Users Guide

570 Monitoring Switch Traffic
When port mirroring is enabled, all MAC address entries associated with
destination ports are purged. This prevents transmitting packets out of the
port that are not seen on the mirrored port. If spanning tree is enabled, this
is treated as a topology change.
The spanning tree protocol is disabled on destination ports such that
frames are always received from or transmitted out of the port as soon as
the port is up (spanning tree status is forwarding and role is disabled). This
is analogous to always setting the spanning tree state of the port to
forwarding. When a port is no longer configured to be the destination
port, spanning tree is re-enabled for that port, if configured. Note that the
disabling of spanning tree on a destination port means that administrators
must only connect the destination port to directly attached probes to avoid
the possibility of a network loop.
GVRP is disabled on destination ports such that GVRP PDUs are never
received from or transmitted to the port. Dynamic registrations are not
allowed on a destination port.
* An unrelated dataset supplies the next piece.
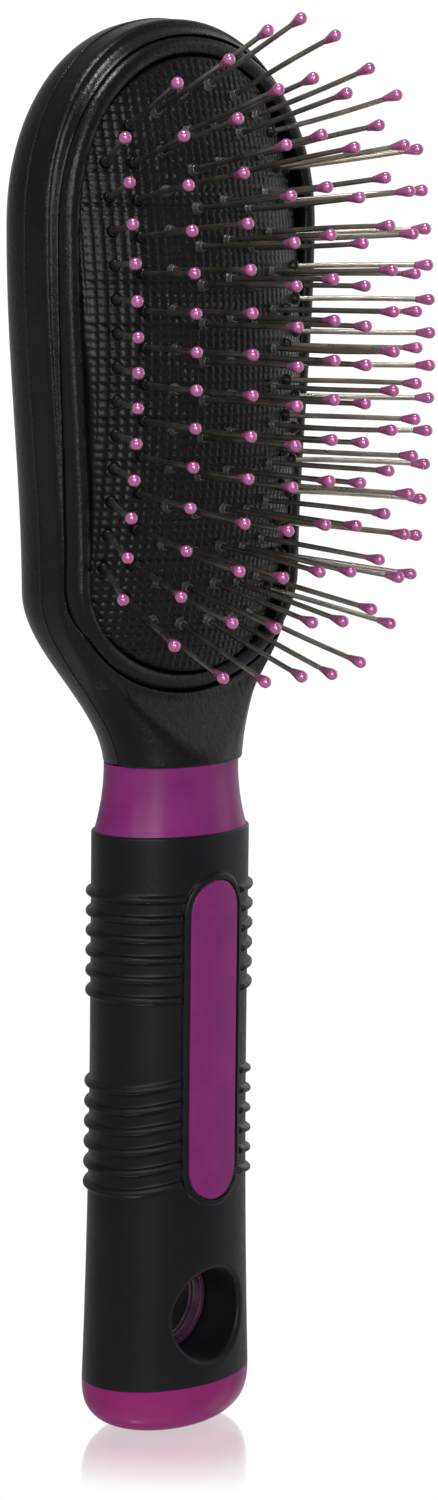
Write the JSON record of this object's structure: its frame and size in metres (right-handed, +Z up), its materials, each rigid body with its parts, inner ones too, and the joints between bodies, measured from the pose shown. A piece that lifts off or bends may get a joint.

The GVRP configuration at the port is
maintained and is reapplied when the port is no longer part of the SPAN.
All static filters, both ingress and egress, are disabled on destination ports.
If routing is enabled on a destination port or an RSPAN VLAN, all route
entries associated with that port are purged. From a routing perspective,
the interface is marked as down.
Generally, the configuration of the source port is undisturbed so that its
behavior remains the same as if it was not mirrored.
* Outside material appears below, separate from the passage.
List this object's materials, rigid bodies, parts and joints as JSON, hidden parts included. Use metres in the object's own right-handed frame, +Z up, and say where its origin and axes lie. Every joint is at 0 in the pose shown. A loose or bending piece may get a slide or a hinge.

Packets locally generated by the switch and transmitted over a source port
are not mirrored in an RSPAN VLAN mirroring session.
The internal CPU port is allowed as a source port for local monitoring
sessions only (not allowed for RSPAN). If the internal CPU port is
mirrored, packets received and generated by the CPU for all ports are
mirrored.
On ingress, the port mirroring logic stage is after the VLAN tag processing
stage in the hardware. This means that mirrored packets may not appear
the same as they do on the wire if VLAN tag processing occurs. Examples
of VLAN tag processing are DVLAN tunneling (QinQ) or VLAN rewriting.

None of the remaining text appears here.